Mijn moeder heette van haar meisjesnaam Theeboom. De familie Theeboom was in de jaren twintig rijk genoeg om zich een vakantie te kunnen veroorloven. Ze gingen trouwens ook regelmatig naar het Rembrandtsplein om op het een of andere terras te gaan zitten, bijvoorbeeld bij Miel. Opa en oma Theeboom woonden op de Nieuwe Prinsengracht, naast de kweekschool (later de lerarenopleiding van D’Witte Lelie, aanvulling F.Slicht). Opa had ook de naastgelegen panden in zijn bezit, hij had wel drie huizen. Hij was rijk geworden in de textiel. Opa stond met zijn waar op meerdere markten. Ook zijn drie zoons stonden met ‘dat spul’ op de markt. Slechts één zoon heeft de oorlog overleefd.
Opa en oma Theeboom zijn trouwens straatarm gestorven hoor, want opa heeft op zijn oude dag ‘alles verhoerd’. Opa ging op het laatst iedere middag naar het Rembrandtplein. Oma ging maar zo af en toe mee. Later, toen mijn zusje Sophie en ik wat ouder waren, mochten we op woensdagmiddag als we vrij van school waren met opa mee naar het Rembrandtplein. Mijn zusje Sophie was vier jaar ouder dan ik. We kregen dan een ‘thé complet’ (dat is thee met allerlei lekkere versnaperingen). Meestal zaten we op het buitenterras, soms ook wel binnen. Daarvan herinner ik mij verder dat er wel eens een mevrouw kwam, zo’n vrouw waarvan ik mij veel later realiseerde: ‘Verrek, dat was een hoer’.

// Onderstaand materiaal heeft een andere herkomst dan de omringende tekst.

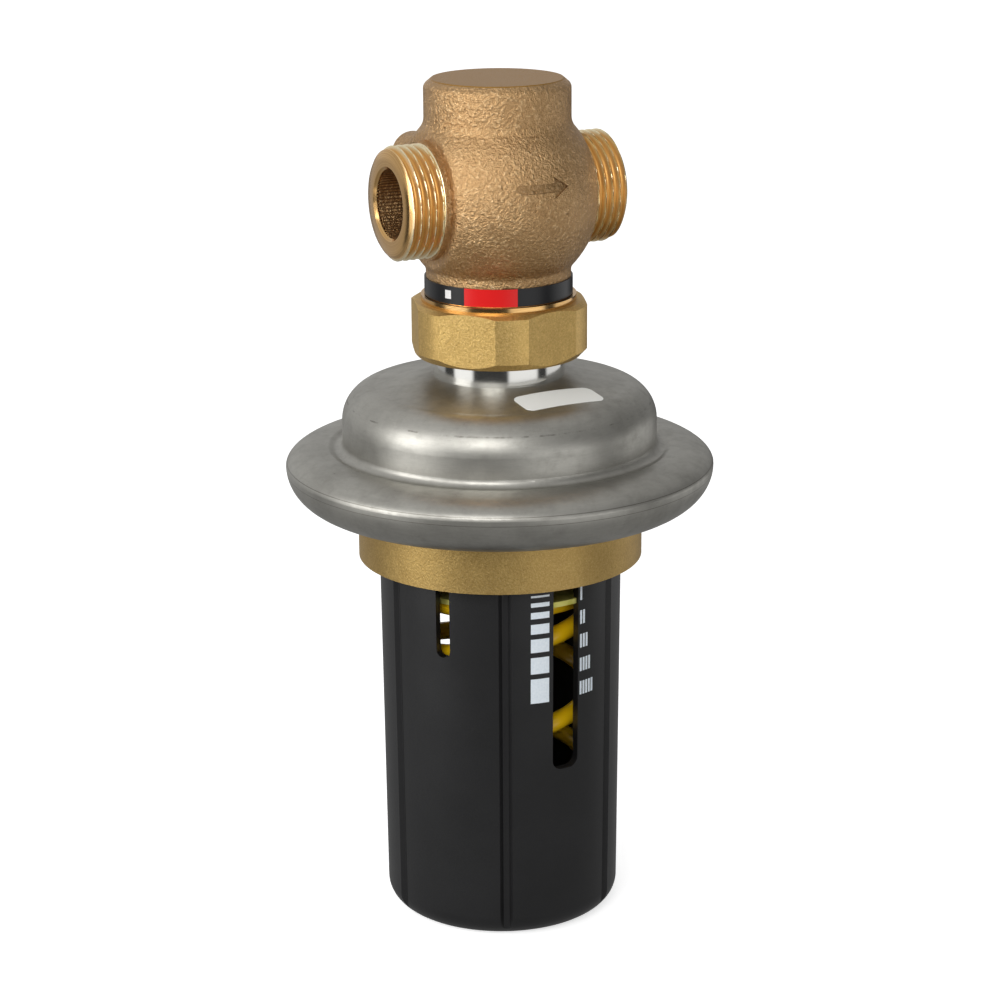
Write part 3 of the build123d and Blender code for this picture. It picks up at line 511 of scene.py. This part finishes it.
def new_tree(name, sizes):
    """A Geometry Nodes tree with a mesh in, a mesh out and one named input for each size."""
    tree = bpy.data.node_groups.new(name, "GeometryNodeTree")
    tree.interface.new_socket("Geometry", in_out="INPUT", socket_type="NodeSocketGeometry")
    tree.interface.new_socket("Geometry", in_out="OUTPUT", socket_type="NodeSocketGeometry")
    for size in sizes:
        kind = "NodeSocketVector" if size in VECTOR_SIZES else "NodeSocketFloat"
        tree.interface.new_socket(size, in_out="INPUT", socket_type=kind)
    entry = tree.nodes.new("NodeGroupInput")
    return Flow(tree), {out.name: Flow(tree, out) for out in entry.outputs if out.name}


def close_tree(shape, finish):
    """Ends a tree with real geometry in one material."""
    real = shape.node("GeometryNodeRealizeInstances", inputs={0: shape})
    coated = shape.node("GeometryNodeSetMaterial", inputs={
        "Geometry": real, "Material": finish.material})
    leave = shape.tree.nodes.new("NodeGroupOutput")
    shape.tree.links.new(coated.socket, leave.inputs[0])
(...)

Die kwam dan met zo’n ‘op snol’ (dat was een grote opgemaakte kuif blond haar) even naar opa toe. Dan zei opa tegen ons: ‘Nu moeten jullie even rustig een uurtje blijven zitten, opa moet even met die mevrouw mee’. Als kind denk je daar niet verder bij na. Later toen ik wat ouder was en daar aan terugdacht, bedacht ik mij dat ‘die mevrouw’ de snol van opa moet zijn geweest.